Of the 11 uptown businesses visited, nine of them had never even heard of the Medieval Festival, let alone that it was happening on Sunday.

A woman working the counter at Perista Cafe at 158 Dyckman St. responded with excitement when asked whether she knew about the Medieval Festival.

"Yes! It's in New Jersey, right?"

"No, the one in Fort Tryon Park," Patch responded.

"This park?" She asked back with surprise. "No, never."

A group of employees standing outside of a hardware store on Broadway directly across from Fort Tryon Park said, "We've been told about it but I've never seen any posters or anything."

Patch walked 10 blocks in each direction on Wednesday from the recommended entrance point at Fort Washington Avenue and Margaret Corbin Circle for the festival.

Patch was not able to find a sign of any advertisement for the Medieval Festival outside of the park or one anywhere near the Dyckman 1 train station, which is one of the recommended train stops for the festival.

Patch did find a sign near the West 181st Street 1 train station for the festival, which was asking for volunteers.
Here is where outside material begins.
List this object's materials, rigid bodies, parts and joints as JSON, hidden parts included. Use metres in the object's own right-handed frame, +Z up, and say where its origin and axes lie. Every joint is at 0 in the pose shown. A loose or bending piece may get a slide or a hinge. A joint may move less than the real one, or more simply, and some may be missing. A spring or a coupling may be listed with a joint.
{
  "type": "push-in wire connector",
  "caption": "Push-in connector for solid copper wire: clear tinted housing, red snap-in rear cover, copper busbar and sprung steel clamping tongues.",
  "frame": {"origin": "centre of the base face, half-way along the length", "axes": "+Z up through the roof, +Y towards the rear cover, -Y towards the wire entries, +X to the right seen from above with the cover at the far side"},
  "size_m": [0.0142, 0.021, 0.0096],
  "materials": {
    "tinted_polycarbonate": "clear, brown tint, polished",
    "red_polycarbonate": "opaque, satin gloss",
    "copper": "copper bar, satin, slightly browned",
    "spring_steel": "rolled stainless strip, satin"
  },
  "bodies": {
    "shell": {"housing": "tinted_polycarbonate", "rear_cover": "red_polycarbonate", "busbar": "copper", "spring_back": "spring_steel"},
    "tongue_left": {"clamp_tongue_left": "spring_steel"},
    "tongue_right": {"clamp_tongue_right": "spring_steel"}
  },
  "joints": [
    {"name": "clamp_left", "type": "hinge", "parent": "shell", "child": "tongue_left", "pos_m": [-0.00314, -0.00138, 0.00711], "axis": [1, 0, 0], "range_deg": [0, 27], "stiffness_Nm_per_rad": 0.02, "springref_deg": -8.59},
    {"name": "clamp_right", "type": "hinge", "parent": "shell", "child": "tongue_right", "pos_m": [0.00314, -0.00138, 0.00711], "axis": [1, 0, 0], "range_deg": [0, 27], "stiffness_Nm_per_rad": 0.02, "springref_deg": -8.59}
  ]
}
Photo Credit: Gus Saltonstall

Employees at MamaJuana Cafe at 247 Dyckman St. and IL Sole at 233 Dyckman St. — two of the most popular restaurants in Inwood — told Patch they had never heard of the Medieval Festival or knew it was happening on Sunday.

Despite a sizable group of uptowners not being familiar with the Medieval Festival, there are uptown residents who look forward to the event every year.

“It’s like an institution for this neighborhood," one uptowner wrote on Facebook. "People that I’ve grown up with in this neighborhood have gone to it for years.”

Other uptown residents say that the organizers of the festival are missing an opportunity to make the Medieval Festival unique to New York City.

“The festival organizers have an opportunity to engage and respect the community hosting the festival, to give it the Washington Heights touch,” uptown resident E Jeanne Harnois told Patch.

“Integrate the festival with the community that hosts it, don’t just swoop in and disappear the next day leaving nothing but deflated balloons.”